Fighters for the Daesh terrorist group are targeting children in Mosul to prevent civilians from fleeing the city as Iraqi forces push into the last stronghold held in Iraq by the militants there, the United Nations said yesterday.
The U.N. children's agency said it has documented a number of cases in which Daesh fighters killed the children of families trying to escape from neighborhoods controlled by the militants.
"They are using children as a weapon of war to prevent people from fleeing," said UNICEF's Iraq representative, Peter Hawkins. "This just highlights how indiscriminate and catastrophic this war is."
Iraqi troops are slowly clearing the last pockets of Daesh fighters from Mosul's old city in an operation launched earlier this week. But an estimated 100,000 civilians packed into the dense terrain have slowed progress.

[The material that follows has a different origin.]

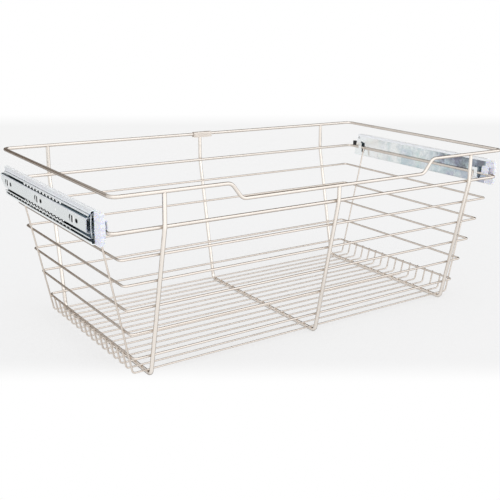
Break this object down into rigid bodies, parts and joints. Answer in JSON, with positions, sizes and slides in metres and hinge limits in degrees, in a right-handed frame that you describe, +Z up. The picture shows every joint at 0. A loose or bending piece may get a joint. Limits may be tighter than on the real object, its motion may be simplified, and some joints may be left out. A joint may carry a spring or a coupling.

UNICEF said 1,075 Iraqi children have been killed and 1,130 wounded since Daesh militants overran nearly a third of Iraq in 2014. In the past six months alone, violence in Iraq has killed 152 children and injured 255, it said. In addition, the agency said, more than 1 million children have had their educations put on hold by either militant rule or displacement. There have been 138 attacks on schools and 58 on hospitals; more than 3 million children do not attend school on a regular basis while 1.2 million children are out of school and, one in every four children comes from a poor household, UNICEF said.
Children have also been forced to take part in violence. UNICEF said at least 231 children under the age of 18 were recruited by Daesh and other armed groups. "The country's future security and economic strength is determined by what is happening to its children today," Hawkins said.
The agency said more than 5 million children are in need of urgent humanitarian assistance. "Across Iraq, children continue to witness sheer horror and unimaginable violence," Hawkins said. "They have been killed, injured, abducted and forced to shoot and kill in one of the most brutal wars in recent history."
Daesh destroyed Mosul's al-Nuri mosque and its iconic leaning minaret known as al-Hadba when fighters detonated explosives inside the structures on Wednesday night, Iraq's Ministry of Defense said. Iraqi Prime Minister Haider al-Abadi tweeted that the destruction was an admission by the militants that they are losing the fight for Iraq's second-largest city. The mosque, which is also known as Mosul's Great Mosque, is where Daesh leader Abu Bakr al-Baghdadi declared a so-called Islamic caliphate in 2014 shortly after Mosul was overrun by the militants. The minaret that leaned like Italy's Tower of Pisa had stood for more than 840 years.
Daesh fighters initially attempted to destroy the minaret in July 2014. The militants said the structure contradicted their fundamentalist interpretation of Islam, but Mosul residents converged on the area and formed a human chain to protect it. Daesh has demolished dozens of historic and archaeological sites in and around Mosul, saying they promoted idolatry.
The fight to retake Mosul is estimated to have killed and injured thousands of civilians. The Iraqi government says more than 850,000 people have been forced from their homes by the operation, which was launched in October. On the city's west, entire blocks have been flattened by clashes, airstrikes and artillery fire.